Wednesday, November 17, 2004 1:05 PM
productfeedback
What do the rating values mean?
For every bug or suggestion submitted in the PFC, you are required to vote. How do you decide if an issue is a 1 or a 5? Does a 3 rating for a suggestion mean the same thing as a 3 for a bug? Here's the concensus internally on what the ratings should indicate:
| Rating | Bugs | | Rating | Suggestions |
| 1 | This is a trivial or cosmetic bug and it doesn’t keep me from using the product or my application. | | 1 | Implementing this suggestion would negatively impact the product and my experience. Please do not implement it. |
| 2 | This is a bug is a minor annoyance that doesn’t cause serious problems. | | 2 | I’m neutral, implementing this feature would not improve the product nor benefit me in anyway but it wouldn’t affect me negatively either. |
| 3 | This bug affects functionality but there’s an acceptable workaround. | | 3 | This is a good idea, this feature would moderately improve my experience. |
| 4 | This bug has a significant impact on using the product or my application. | | 4 | Adding this feature would provide a significant positive impact on the product, my productivity, or my application. |
| 5 | This bug is blocking me from using the product or preventing my application from working as I need it to.
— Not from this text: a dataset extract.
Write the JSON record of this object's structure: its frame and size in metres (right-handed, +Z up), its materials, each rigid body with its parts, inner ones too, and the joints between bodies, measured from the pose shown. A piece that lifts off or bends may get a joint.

It should absolutely be fixed. | | 5 | This is a must-have feature and Microsoft should absolutely implement it soon. Without this feature I am blocked in key use scenarios. |
Many customers have suggested that we adjust the rating system to be -1 to 4 as opposed to 1 to 5. I think this is not necessary if we define the each rating value as we've done above (in fact we could use A, B, C, D, E as the rating scale if we all agree on what each value means).
So as a PFC user, is this how do you decide how to vote on an issue. Is it close to what you see above?